Raymond Villeneuve

From Wikipedia, the free encyclopedia

Raymond Villeneuve (born September 11, 1943) was a founding member of the Front de libération du Québec (FLQ) terrorist organization. Beginning in the early 1960s, the FLQ was responsible for more than two hundred bombings and numerous armed robberies that led to the events in 1970 known as the October Crisis.

On April 20, 1963, Raymond Villeneuve and his terrorist associates planted a bomb at a Canadian Army recruitment center that killed 65-year-old night watchman Wilfred O'Neill. Arrested, Villeneuve was tried and convicted of murder and sentenced to twelve years in prison but was released on September 14, 1967 after serving just under four years. A year and a half after his release from prison, police began looking for him for questioning following the bombing of the Montreal Stock Exchange. Villeneuve fled to Cuba and then to Algeria and France, not returning to Quebec until 1984.

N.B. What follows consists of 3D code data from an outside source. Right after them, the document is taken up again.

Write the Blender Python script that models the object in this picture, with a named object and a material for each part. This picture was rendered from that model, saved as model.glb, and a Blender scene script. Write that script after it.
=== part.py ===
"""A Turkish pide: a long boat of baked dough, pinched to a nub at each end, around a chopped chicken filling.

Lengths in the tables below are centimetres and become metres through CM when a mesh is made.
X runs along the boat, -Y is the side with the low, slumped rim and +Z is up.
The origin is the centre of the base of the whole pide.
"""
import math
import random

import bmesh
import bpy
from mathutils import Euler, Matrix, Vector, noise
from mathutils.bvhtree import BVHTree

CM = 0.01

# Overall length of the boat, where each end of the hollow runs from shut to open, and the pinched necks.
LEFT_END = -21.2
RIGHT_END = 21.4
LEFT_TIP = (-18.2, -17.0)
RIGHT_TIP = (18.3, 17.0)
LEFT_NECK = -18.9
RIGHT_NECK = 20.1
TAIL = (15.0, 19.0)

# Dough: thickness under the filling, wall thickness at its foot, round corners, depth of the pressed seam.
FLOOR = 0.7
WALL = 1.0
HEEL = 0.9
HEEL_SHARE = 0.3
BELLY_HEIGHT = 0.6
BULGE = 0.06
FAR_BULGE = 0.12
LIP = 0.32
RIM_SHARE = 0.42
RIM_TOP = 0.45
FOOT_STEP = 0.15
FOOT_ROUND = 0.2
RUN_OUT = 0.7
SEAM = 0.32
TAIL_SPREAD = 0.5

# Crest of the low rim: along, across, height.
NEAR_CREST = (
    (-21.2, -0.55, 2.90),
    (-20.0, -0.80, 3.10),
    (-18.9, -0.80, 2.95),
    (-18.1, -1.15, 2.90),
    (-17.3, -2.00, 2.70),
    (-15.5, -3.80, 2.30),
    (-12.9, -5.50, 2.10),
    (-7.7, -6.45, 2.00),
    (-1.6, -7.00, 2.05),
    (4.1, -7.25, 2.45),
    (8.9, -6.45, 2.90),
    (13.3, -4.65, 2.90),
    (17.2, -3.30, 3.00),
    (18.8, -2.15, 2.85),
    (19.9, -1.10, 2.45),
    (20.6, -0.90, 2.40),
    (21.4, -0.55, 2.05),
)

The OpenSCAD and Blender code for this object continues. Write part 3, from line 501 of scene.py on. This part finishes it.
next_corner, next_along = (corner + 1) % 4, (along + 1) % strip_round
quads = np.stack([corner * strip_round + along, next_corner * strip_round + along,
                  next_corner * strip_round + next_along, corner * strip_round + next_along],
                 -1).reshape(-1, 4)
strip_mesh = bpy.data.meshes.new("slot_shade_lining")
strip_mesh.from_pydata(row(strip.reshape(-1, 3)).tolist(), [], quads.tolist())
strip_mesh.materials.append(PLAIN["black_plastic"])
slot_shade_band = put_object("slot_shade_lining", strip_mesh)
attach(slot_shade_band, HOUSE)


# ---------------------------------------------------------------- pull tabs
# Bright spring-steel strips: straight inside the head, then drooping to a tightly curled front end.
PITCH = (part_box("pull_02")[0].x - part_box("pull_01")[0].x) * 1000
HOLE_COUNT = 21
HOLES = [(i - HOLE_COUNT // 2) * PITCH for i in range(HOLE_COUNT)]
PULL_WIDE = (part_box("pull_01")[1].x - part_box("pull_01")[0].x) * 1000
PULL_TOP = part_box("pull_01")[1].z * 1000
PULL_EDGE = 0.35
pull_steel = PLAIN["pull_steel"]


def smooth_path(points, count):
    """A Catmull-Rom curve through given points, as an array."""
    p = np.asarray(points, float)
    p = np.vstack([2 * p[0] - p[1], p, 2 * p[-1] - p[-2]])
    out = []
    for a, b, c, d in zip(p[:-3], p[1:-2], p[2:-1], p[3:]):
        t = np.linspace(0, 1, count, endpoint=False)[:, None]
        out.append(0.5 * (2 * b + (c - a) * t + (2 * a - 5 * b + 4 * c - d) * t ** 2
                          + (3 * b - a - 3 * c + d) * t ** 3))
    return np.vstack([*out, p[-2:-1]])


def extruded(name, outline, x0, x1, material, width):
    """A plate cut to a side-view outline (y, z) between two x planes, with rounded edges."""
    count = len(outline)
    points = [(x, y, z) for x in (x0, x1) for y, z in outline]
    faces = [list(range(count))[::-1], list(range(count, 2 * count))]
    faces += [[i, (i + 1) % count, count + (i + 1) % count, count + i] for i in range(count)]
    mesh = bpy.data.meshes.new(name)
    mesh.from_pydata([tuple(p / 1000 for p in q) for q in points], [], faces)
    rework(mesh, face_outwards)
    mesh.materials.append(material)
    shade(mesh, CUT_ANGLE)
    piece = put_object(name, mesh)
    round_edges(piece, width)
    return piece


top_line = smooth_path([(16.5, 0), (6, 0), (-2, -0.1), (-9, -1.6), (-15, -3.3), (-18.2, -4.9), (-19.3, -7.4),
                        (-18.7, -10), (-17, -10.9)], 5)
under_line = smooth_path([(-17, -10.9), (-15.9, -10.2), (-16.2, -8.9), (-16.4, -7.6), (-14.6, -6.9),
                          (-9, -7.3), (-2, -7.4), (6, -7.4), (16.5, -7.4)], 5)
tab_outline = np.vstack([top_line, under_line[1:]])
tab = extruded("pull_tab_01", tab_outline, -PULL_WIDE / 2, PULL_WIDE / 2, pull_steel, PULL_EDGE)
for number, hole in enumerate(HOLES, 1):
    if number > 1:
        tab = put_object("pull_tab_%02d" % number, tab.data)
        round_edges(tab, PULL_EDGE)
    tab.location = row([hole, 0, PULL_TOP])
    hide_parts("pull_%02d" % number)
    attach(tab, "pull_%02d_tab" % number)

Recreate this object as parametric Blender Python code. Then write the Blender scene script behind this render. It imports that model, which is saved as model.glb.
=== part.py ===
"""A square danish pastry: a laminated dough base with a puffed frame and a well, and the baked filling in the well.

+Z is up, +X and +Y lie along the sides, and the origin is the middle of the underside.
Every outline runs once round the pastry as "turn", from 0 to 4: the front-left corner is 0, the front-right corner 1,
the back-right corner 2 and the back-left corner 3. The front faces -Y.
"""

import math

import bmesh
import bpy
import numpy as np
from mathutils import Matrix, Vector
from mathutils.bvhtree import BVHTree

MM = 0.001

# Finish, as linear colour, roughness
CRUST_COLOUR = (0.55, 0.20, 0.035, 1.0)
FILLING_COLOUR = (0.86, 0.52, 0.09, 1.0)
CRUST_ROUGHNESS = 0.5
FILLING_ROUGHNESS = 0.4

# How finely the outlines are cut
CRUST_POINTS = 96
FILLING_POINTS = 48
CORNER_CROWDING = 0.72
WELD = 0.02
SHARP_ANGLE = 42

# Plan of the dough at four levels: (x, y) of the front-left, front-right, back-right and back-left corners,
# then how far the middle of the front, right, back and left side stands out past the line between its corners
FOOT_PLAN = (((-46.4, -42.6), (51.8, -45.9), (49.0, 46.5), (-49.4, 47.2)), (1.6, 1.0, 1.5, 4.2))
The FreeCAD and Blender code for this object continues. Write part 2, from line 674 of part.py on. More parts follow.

Villeneuve remained out of the spotlight until the 1990s when he resurfaced, espousing his radical and violent beliefs. In September of 1996, Raymond Villeneuve, in a newsletter entitled La Tempête(The Storm), denounced English speaking Jews in Montreal for their long standing opposition to the Quebec separatist movement and Bill 101 and sent this warning: "What will happen on the day after the victory to those communities who refused to prove conciliating towards the people of Quebec? Independence will come sooner or later and these communities must prepare now for cohabitation in harmony and agreement with the choice of Quebecers." [1]

Villeneuve is currently the head of the Mouvement de Libération Nationale du Québec (MLNQ).